> RECORD EXCERPTS:
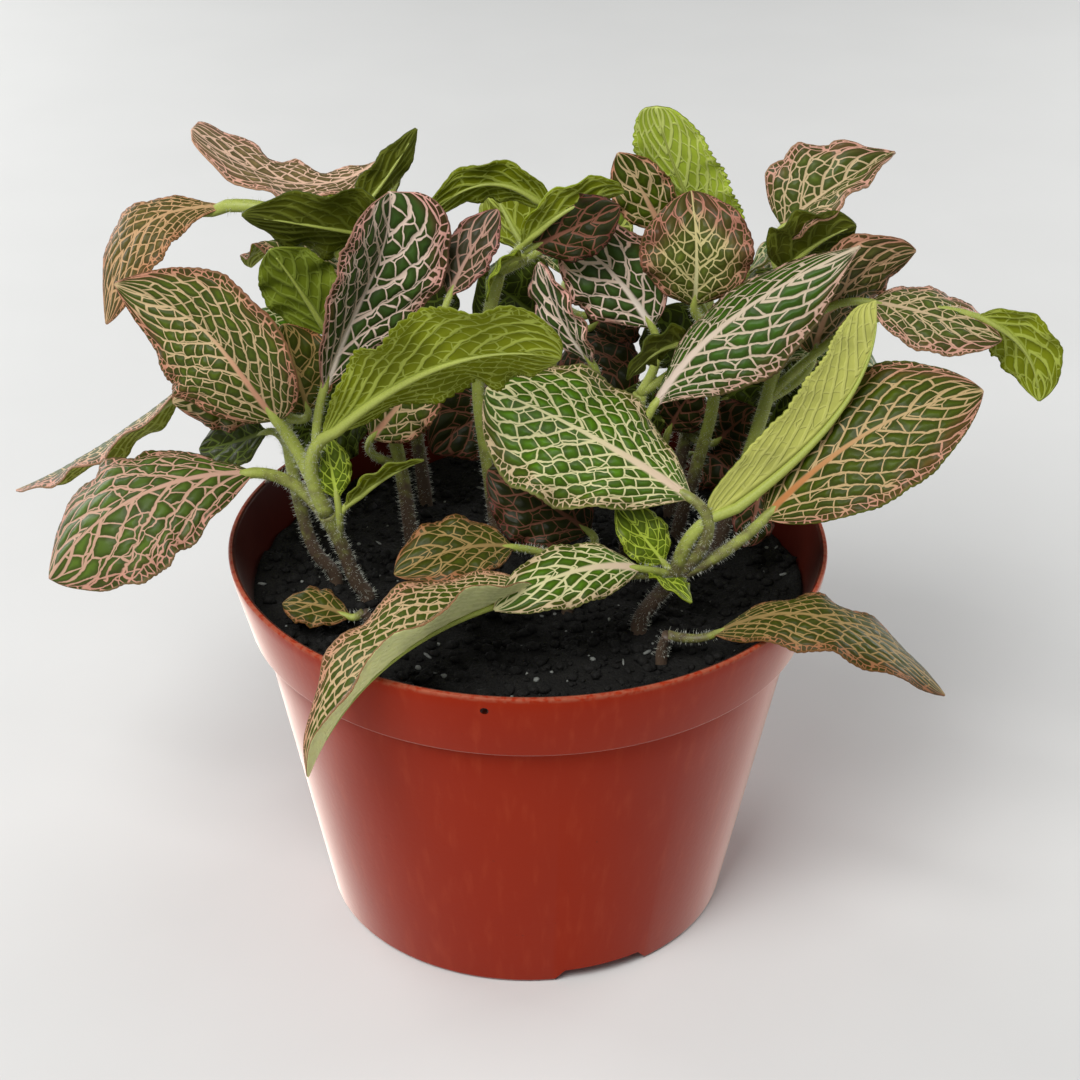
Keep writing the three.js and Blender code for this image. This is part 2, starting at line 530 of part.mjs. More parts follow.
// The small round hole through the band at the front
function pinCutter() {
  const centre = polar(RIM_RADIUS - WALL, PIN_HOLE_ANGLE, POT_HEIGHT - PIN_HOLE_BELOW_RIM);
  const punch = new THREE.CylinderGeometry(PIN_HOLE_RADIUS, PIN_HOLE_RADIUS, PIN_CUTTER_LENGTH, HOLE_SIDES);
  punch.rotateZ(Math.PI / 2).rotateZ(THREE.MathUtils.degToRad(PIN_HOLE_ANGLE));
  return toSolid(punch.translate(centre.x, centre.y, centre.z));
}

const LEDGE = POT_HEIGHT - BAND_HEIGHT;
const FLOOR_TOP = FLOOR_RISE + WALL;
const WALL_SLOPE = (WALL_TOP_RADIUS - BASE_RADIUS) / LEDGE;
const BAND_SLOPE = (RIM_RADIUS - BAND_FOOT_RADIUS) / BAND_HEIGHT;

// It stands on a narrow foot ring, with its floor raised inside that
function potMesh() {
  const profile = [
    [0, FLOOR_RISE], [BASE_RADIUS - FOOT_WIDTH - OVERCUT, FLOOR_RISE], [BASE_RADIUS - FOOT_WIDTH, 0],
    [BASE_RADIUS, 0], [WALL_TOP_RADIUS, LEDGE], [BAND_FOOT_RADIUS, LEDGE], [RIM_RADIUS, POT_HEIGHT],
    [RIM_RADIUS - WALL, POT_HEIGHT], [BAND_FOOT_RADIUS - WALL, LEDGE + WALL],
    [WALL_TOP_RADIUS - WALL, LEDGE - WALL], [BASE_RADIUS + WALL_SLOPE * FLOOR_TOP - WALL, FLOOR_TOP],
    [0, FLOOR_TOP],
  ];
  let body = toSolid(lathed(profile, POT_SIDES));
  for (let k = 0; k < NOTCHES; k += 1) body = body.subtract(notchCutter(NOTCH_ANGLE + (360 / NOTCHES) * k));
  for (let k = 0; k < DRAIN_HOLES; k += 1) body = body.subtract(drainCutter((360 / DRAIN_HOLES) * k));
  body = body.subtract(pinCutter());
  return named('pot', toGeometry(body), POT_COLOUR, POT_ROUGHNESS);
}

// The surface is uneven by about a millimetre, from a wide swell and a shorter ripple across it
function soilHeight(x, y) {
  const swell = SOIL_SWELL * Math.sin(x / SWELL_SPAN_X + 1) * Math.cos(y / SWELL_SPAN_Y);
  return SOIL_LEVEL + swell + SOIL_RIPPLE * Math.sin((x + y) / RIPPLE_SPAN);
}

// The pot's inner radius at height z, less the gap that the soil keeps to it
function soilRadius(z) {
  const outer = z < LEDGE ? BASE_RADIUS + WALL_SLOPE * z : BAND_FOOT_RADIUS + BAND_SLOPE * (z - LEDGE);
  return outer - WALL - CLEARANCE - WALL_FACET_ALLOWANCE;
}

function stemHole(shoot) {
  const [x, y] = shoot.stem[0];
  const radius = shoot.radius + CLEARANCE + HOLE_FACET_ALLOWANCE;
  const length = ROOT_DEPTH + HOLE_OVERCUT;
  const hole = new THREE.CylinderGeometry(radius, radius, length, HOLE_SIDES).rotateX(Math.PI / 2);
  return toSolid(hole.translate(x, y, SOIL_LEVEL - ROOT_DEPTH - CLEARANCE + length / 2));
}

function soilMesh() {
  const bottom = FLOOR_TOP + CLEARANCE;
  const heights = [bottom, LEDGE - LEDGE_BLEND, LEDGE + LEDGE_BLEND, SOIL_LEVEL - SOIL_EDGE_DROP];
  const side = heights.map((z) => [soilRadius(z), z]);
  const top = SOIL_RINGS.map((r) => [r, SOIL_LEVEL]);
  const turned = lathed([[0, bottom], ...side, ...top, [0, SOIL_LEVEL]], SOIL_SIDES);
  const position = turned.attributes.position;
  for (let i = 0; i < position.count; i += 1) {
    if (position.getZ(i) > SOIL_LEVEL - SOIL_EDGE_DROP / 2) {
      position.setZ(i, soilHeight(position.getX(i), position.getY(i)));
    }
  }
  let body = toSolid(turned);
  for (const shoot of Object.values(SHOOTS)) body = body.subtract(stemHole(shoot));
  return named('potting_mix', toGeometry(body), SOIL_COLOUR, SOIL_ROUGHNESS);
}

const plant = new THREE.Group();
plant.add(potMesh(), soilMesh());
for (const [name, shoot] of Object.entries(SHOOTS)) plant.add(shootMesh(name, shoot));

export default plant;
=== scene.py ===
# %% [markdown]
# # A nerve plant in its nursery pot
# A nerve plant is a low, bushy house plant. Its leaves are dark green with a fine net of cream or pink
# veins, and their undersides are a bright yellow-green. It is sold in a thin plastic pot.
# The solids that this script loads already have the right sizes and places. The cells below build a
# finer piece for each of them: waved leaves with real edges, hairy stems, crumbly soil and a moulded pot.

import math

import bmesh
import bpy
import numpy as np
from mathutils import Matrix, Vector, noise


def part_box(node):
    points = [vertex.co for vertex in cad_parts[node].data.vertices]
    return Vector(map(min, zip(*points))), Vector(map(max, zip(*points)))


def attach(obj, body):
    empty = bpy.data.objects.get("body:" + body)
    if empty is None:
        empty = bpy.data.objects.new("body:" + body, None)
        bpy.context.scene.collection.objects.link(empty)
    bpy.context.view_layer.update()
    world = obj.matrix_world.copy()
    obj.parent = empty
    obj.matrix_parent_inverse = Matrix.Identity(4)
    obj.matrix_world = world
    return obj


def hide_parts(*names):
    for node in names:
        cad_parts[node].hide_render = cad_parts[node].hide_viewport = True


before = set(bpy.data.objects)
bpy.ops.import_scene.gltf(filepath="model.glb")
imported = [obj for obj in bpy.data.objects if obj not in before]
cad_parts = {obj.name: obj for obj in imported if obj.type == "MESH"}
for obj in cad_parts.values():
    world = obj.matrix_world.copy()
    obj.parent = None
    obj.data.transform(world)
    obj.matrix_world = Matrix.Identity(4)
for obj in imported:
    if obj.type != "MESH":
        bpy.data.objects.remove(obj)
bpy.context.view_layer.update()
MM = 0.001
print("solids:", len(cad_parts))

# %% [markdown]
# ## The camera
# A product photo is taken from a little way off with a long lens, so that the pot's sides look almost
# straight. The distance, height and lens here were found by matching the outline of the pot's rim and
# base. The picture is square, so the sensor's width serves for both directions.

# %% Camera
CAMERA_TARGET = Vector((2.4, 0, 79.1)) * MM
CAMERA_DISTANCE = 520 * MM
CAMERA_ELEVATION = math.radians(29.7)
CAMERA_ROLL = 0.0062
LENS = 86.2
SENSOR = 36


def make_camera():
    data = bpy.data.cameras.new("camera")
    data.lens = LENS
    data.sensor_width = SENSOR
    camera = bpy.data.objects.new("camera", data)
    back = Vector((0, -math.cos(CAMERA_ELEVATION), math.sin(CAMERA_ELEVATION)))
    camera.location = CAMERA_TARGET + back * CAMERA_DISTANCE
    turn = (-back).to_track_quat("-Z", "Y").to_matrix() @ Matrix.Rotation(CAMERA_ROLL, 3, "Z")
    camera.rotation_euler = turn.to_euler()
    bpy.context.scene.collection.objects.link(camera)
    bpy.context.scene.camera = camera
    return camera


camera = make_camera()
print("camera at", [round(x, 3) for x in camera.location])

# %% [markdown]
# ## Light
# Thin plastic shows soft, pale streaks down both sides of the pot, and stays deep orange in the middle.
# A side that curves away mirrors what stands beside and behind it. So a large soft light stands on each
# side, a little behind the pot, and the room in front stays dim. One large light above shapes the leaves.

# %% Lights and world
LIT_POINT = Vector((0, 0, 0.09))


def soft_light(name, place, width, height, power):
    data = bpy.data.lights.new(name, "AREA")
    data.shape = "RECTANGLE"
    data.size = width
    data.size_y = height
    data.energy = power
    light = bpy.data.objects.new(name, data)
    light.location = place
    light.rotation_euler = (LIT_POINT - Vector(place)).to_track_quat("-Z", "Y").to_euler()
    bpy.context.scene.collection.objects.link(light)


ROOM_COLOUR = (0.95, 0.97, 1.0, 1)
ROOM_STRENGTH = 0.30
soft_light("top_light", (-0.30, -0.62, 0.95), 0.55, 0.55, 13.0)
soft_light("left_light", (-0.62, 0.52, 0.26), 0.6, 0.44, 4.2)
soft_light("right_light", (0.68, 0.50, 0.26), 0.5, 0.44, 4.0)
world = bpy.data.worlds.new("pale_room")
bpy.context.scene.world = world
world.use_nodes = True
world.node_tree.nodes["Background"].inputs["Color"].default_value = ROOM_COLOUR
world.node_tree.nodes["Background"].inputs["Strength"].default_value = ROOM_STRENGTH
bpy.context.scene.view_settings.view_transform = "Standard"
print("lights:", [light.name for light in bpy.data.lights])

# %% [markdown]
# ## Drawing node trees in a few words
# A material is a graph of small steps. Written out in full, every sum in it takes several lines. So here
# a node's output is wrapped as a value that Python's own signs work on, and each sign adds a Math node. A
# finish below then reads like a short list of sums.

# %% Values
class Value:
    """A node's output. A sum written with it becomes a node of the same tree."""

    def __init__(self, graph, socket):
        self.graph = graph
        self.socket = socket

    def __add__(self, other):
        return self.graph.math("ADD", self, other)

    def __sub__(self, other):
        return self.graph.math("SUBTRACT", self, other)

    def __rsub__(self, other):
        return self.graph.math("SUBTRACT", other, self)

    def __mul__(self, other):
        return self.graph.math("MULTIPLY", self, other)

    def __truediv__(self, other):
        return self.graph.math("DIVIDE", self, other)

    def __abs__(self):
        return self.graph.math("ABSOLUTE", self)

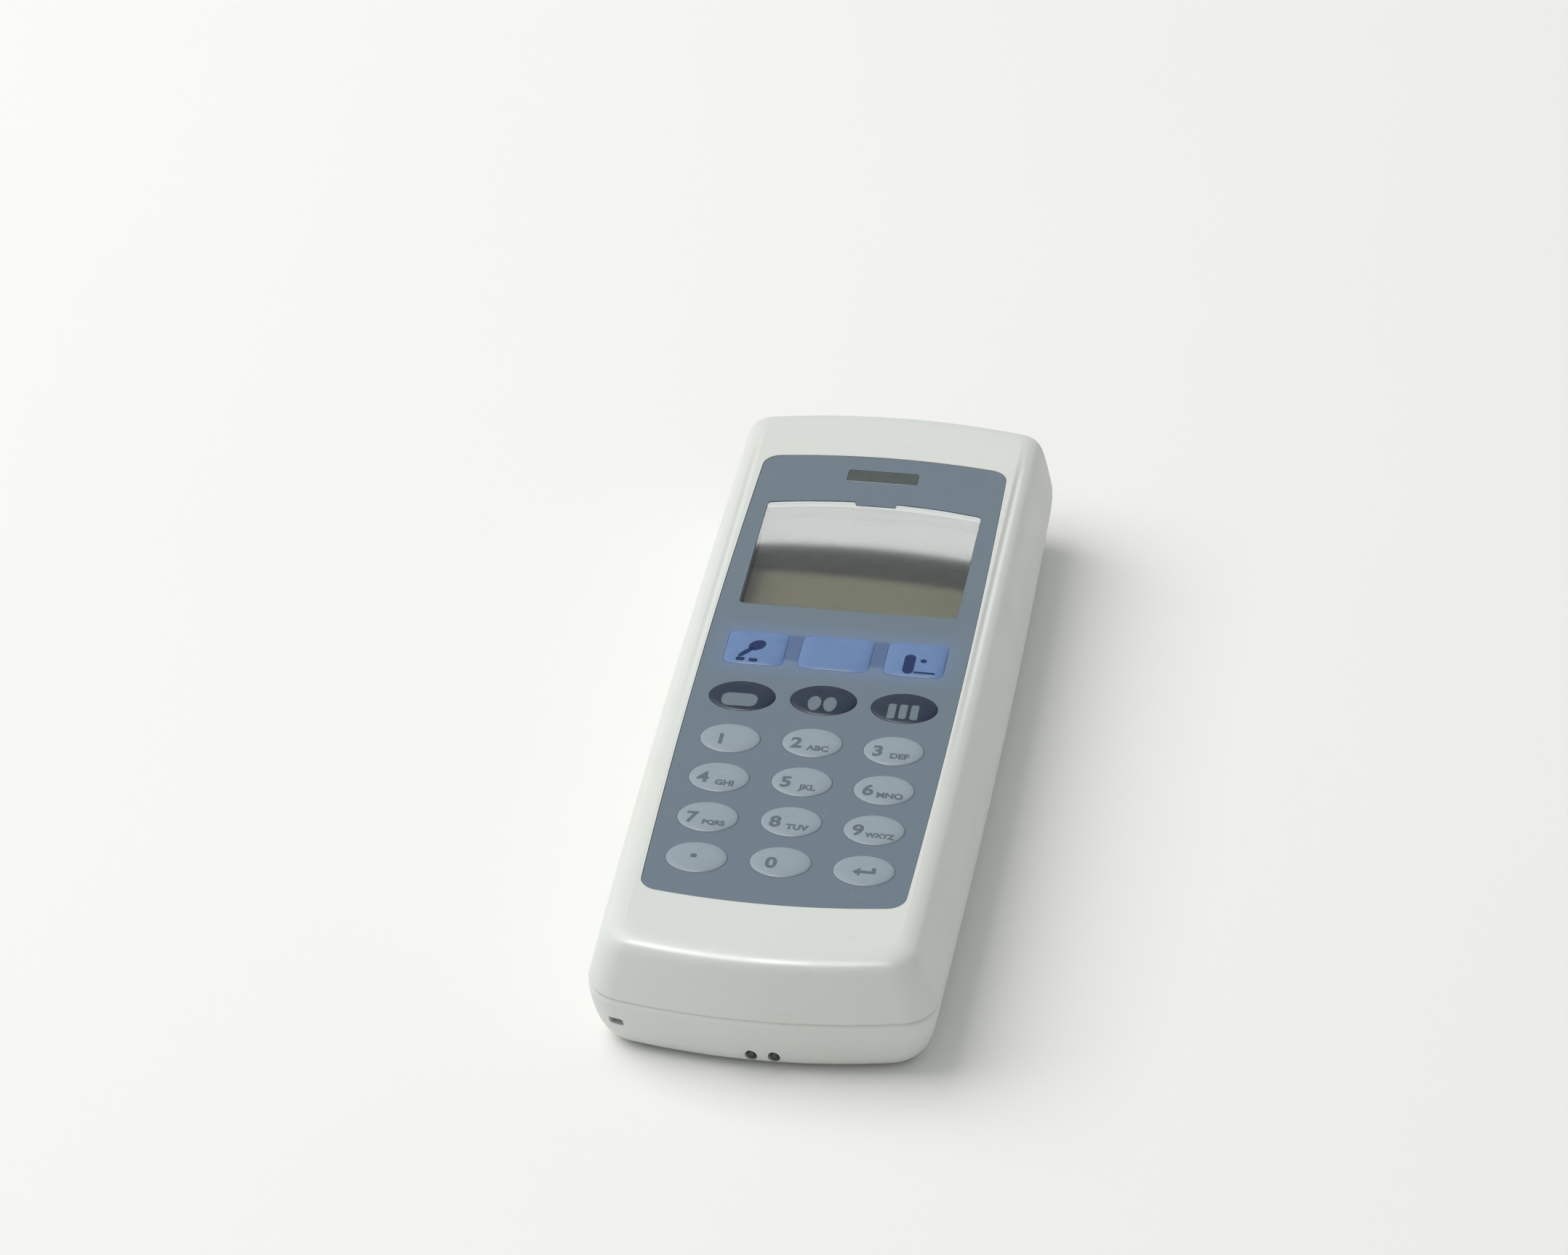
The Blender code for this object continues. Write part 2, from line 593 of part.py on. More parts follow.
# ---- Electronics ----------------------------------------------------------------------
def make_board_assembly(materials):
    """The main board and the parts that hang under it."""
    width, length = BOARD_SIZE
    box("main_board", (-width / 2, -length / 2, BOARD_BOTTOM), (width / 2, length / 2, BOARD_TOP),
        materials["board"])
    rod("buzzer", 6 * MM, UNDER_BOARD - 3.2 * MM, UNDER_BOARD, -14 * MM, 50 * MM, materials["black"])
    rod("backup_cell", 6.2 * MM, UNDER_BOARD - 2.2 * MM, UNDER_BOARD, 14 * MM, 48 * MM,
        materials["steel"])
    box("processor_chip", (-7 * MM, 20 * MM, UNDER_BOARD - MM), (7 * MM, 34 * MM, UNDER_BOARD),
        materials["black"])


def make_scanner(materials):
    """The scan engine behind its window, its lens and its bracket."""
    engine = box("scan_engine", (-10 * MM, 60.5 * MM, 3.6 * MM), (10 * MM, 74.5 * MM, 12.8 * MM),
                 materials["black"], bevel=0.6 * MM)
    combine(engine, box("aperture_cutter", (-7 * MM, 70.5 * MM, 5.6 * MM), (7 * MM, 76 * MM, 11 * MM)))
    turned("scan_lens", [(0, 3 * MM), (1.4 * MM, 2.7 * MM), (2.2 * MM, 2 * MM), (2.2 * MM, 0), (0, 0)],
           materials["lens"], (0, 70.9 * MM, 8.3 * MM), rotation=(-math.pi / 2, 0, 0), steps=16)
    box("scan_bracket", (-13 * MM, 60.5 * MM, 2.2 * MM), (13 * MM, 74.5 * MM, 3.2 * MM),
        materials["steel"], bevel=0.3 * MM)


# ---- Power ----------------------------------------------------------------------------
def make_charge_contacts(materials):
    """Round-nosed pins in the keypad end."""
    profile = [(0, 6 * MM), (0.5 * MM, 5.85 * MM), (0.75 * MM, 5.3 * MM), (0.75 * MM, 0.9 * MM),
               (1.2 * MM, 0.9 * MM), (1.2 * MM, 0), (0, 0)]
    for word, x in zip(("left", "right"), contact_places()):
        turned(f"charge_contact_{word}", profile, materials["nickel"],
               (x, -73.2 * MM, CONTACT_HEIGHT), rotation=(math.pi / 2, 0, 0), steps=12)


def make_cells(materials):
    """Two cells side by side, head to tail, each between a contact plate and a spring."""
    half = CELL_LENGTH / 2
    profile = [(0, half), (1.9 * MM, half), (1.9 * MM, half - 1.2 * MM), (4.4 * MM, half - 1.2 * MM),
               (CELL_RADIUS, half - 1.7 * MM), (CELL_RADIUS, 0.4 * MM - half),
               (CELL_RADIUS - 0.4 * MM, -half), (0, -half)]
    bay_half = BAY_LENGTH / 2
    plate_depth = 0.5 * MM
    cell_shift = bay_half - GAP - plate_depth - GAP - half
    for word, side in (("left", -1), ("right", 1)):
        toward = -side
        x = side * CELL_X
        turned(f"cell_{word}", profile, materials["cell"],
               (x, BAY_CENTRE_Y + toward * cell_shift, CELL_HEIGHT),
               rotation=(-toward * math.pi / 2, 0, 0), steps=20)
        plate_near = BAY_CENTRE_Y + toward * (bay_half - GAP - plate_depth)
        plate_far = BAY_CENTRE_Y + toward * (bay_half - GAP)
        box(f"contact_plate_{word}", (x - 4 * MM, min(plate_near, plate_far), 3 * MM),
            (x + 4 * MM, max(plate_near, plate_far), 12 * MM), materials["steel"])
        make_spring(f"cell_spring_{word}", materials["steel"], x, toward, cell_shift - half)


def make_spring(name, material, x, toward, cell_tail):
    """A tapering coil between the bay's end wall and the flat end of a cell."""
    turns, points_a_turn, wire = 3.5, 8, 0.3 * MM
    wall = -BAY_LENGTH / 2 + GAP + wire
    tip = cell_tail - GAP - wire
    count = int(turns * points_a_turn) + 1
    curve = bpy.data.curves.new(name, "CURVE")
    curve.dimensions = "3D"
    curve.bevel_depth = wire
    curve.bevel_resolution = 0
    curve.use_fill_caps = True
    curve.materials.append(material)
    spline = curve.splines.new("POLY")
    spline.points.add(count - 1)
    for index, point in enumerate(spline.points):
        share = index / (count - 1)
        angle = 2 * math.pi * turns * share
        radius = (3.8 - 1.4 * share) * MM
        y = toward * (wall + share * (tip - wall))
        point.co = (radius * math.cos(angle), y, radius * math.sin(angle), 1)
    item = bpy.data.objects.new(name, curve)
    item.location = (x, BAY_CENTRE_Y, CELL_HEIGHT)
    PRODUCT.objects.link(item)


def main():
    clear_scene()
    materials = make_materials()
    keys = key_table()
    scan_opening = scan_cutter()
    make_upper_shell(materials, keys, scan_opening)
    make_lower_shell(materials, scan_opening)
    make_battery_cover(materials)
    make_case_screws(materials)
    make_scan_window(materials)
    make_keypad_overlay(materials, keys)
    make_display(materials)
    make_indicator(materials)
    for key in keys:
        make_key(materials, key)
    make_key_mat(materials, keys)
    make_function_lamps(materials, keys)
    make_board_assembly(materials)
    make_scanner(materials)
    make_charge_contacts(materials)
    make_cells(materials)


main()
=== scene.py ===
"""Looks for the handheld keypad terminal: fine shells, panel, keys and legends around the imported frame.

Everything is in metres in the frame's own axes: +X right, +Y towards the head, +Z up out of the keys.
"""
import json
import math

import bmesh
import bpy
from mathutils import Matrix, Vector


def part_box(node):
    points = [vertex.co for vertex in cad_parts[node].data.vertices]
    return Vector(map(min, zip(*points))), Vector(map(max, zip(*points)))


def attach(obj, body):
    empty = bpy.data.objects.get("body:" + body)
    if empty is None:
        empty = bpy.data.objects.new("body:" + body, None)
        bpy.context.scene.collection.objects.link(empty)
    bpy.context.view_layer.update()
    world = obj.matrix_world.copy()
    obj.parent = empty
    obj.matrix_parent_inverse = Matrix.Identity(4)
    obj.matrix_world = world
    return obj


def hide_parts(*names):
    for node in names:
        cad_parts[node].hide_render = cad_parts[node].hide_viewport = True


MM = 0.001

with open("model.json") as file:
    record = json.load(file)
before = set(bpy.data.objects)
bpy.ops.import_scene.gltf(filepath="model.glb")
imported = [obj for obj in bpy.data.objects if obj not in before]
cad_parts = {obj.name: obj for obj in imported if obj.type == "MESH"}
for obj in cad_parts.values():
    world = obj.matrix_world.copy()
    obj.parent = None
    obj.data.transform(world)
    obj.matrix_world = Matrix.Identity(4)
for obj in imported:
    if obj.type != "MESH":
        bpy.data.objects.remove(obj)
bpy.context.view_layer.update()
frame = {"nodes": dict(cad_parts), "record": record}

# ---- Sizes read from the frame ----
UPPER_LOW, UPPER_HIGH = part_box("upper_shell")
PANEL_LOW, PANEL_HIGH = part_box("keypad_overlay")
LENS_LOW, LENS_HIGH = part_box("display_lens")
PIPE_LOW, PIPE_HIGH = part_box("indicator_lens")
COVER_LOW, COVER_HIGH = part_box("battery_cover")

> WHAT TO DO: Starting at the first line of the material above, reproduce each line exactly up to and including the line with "const BAND_SLOPE = (RIM_RADIUS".

> OUTPUT OF THE EXERCISE:
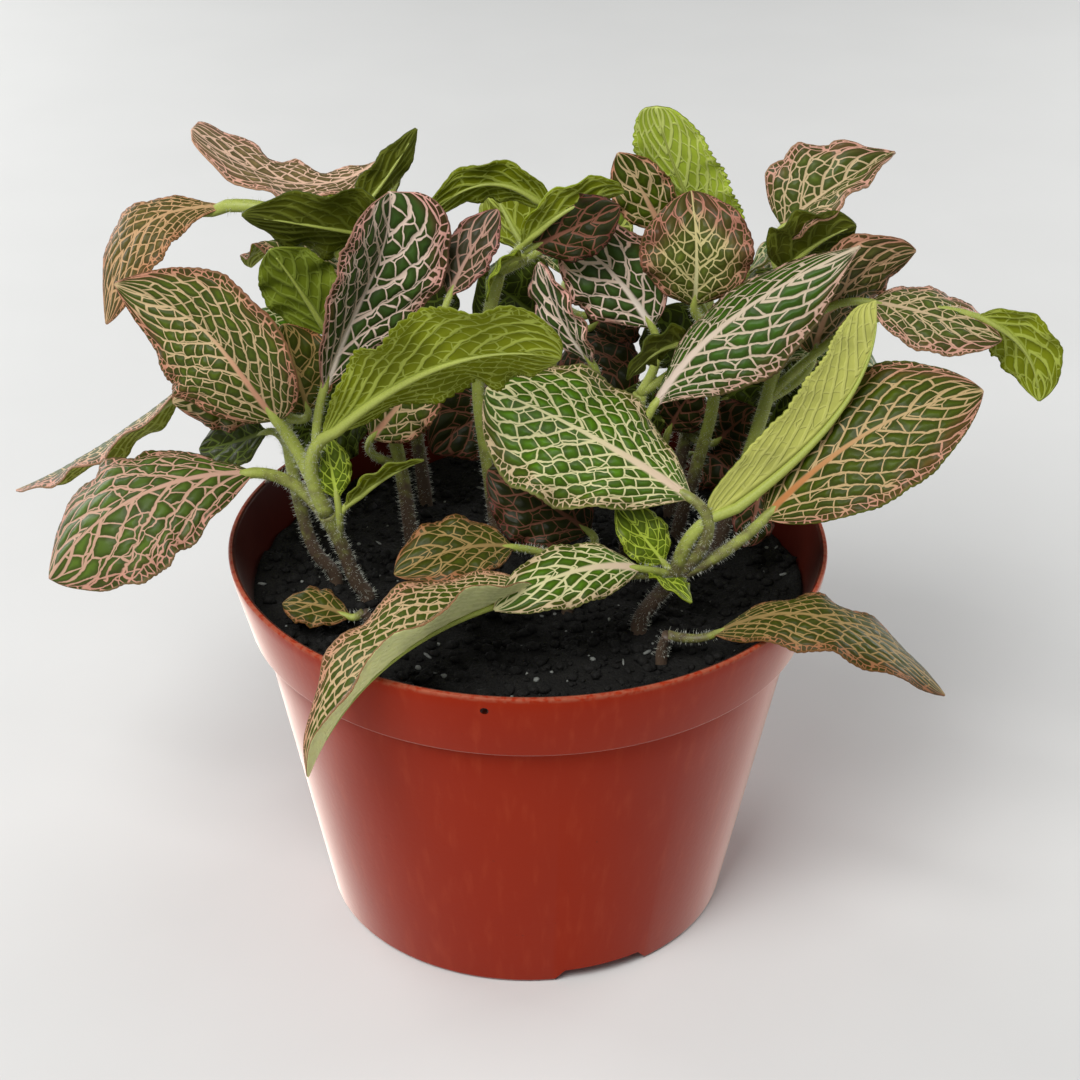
Keep writing the three.js and Blender code for this image. This is part 2, starting at line 530 of part.mjs. More parts follow.
// The small round hole through the band at the front
function pinCutter() {
  const centre = polar(RIM_RADIUS - WALL, PIN_HOLE_ANGLE, POT_HEIGHT - PIN_HOLE_BELOW_RIM);
  const punch = new THREE.CylinderGeometry(PIN_HOLE_RADIUS, PIN_HOLE_RADIUS, PIN_CUTTER_LENGTH, HOLE_SIDES);
  punch.rotateZ(Math.PI / 2).rotateZ(THREE.MathUtils.degToRad(PIN_HOLE_ANGLE));
  return toSolid(punch.translate(centre.x, centre.y, centre.z));
}

const LEDGE = POT_HEIGHT - BAND_HEIGHT;
const FLOOR_TOP = FLOOR_RISE + WALL;
const WALL_SLOPE = (WALL_TOP_RADIUS - BASE_RADIUS) / LEDGE;
const BAND_SLOPE = (RIM_RADIUS - BAND_FOOT_RADIUS) / BAND_HEIGHT;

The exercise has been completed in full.